── Supplied material

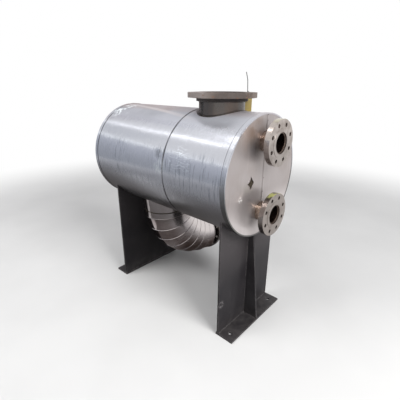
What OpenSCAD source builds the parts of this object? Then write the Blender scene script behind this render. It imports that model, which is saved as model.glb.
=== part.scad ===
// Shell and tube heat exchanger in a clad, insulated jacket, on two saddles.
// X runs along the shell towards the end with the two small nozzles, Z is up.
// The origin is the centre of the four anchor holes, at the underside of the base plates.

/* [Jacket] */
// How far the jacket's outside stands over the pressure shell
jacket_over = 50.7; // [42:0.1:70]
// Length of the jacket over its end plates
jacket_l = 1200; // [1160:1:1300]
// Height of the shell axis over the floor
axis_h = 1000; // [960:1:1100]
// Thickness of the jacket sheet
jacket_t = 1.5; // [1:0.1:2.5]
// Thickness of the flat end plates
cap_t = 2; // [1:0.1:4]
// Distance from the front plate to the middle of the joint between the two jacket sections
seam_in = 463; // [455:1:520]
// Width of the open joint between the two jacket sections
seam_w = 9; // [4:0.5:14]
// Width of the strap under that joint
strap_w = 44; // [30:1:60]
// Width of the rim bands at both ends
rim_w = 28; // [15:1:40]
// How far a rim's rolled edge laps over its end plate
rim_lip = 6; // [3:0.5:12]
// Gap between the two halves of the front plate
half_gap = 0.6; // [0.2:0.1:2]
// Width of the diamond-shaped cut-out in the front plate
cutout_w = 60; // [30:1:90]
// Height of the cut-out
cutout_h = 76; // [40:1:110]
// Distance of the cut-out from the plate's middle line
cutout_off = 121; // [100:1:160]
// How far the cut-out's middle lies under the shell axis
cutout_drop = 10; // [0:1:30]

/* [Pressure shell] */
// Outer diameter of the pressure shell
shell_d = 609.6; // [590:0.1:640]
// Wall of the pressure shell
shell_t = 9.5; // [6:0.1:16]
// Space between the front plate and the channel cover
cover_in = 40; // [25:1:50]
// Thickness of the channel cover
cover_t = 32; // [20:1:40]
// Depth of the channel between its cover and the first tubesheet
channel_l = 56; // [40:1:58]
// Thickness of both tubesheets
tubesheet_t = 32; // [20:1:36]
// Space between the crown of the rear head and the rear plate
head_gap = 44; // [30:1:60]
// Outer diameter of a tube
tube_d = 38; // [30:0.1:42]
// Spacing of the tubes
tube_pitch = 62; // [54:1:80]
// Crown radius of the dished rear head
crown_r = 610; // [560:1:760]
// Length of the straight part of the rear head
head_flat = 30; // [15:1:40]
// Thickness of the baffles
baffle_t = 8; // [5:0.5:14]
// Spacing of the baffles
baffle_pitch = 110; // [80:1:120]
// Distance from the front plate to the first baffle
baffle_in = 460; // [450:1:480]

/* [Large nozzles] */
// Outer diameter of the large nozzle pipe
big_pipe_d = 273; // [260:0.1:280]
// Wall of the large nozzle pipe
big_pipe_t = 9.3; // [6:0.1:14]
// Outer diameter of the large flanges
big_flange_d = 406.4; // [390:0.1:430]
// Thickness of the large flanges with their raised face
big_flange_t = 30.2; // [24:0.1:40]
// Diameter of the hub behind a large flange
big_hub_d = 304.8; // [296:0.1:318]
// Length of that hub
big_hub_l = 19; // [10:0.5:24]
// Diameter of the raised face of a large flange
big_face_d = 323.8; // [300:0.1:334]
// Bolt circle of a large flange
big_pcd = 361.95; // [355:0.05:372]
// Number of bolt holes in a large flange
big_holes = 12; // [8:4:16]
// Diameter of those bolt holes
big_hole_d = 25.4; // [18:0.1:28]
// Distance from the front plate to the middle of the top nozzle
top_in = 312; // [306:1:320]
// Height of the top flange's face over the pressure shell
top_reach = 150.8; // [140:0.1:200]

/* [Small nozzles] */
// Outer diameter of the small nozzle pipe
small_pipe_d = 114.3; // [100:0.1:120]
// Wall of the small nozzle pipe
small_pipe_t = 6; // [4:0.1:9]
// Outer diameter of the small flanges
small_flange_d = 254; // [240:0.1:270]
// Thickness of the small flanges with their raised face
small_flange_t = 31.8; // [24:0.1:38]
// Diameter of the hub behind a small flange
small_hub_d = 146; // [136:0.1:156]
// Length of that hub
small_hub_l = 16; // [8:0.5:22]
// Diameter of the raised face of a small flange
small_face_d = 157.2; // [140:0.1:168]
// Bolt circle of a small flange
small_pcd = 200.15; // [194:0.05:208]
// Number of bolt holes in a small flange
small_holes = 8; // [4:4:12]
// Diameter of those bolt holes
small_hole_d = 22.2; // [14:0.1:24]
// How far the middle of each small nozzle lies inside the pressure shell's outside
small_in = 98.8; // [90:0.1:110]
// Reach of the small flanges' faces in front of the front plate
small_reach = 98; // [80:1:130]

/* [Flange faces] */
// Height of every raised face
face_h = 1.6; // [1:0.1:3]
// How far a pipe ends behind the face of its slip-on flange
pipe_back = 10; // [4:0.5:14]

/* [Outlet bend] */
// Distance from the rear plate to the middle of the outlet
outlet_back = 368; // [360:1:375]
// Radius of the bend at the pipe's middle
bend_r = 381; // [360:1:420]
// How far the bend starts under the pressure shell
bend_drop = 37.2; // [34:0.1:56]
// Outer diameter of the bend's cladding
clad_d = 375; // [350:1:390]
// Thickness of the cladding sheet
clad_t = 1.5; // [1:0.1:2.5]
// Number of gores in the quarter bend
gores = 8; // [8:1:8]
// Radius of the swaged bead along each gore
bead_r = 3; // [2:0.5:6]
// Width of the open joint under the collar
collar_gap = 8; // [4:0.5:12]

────

- **Short task**: Pick each line holding the word "that" out of the data and copy it.

- **Task output**:
What OpenSCAD source builds the parts of this object? Then write the Blender scene script behind this render. It imports that model, which is saved as model.glb.
// Width of the strap under that joint
// Length of that hub
// Length of that hub